The private/personal synonyms have much in common with the complicated/complex pair. In both cases, the pair shares an antonym -- "public" for the former, "simple" for the latter -- and within each pair is a subtle separation by connotation.
Private is from the Latin privatus, "apart from the state," its meaning extended to "belonging to the individual or interest and not owned by any government." As a noun, privacy has a good connotation (keep out of my computer, you prying cookie). As an adjective, however, private is often associated in political discourse with "the truly greedy," as in "private developers." Consequently, liberals deride the idea of setting aside a portion of the payroll tax destined for Social Security as the dreaded privatization, while conservatives like to call that percentage set aside a "personal retirement account."
Personal probably comes from the Etruscan phersu, "mask," from which we get persona, an assumed character or "image." With the rise of interest in the person, individual or self, personal took on an intimate character: We enjoy e-mail's personal correspondence on our personal digital assistants and grunt happily if wearily at the behest of our personal trainers.
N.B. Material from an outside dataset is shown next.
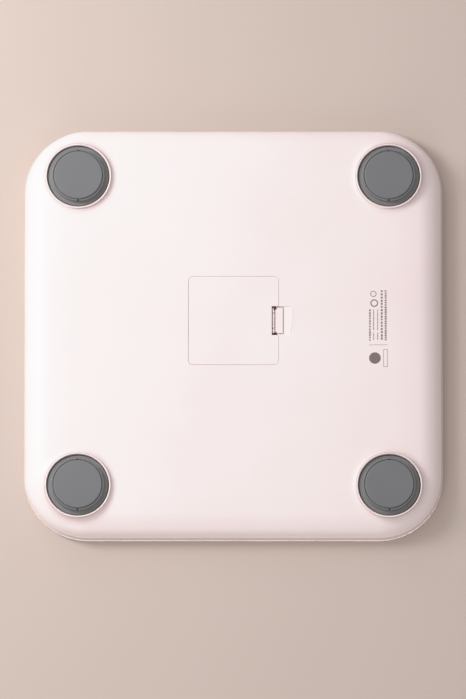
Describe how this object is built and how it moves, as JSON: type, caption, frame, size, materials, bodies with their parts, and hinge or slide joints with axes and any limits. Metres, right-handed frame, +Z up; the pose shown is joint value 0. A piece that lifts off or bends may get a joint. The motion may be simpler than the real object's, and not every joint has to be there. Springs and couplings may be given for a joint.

In a word, personal is in; impersonal can be an insult, and private -- especially in its verb form as privatize -- has more enemies in the media than friends.
Nearly near there
"You have ruled out tax cuts," a reporter said to the president, "and no cuts in benefits for the retired and the near retired." Then came the semantic zinger: "What, in your mind, is `near retired'?"
Bush half-answered that with a reference to "our seniors," but let me deal with the dropping of the adverbial -ly and the overuse of near as a combining form.
It became controversial with near miss, a nonsensical version of near thing; some of us patiently but uselessly pointed out that the writer meant "near hit." Near miss has since entrenched itself as an idiom. (Idioms is idioms, and I could care less.) The above-mentioned Vlad the Impaler refers to Russian speakers in the nations that broke away from the Soviet Union as the near abroad. And now we have Bush's near retired, presumably but not decidedly people approaching their 60s.
Two paragraphs back, today's column was near finished. The compound nouns are chasing the adverbs out of the language.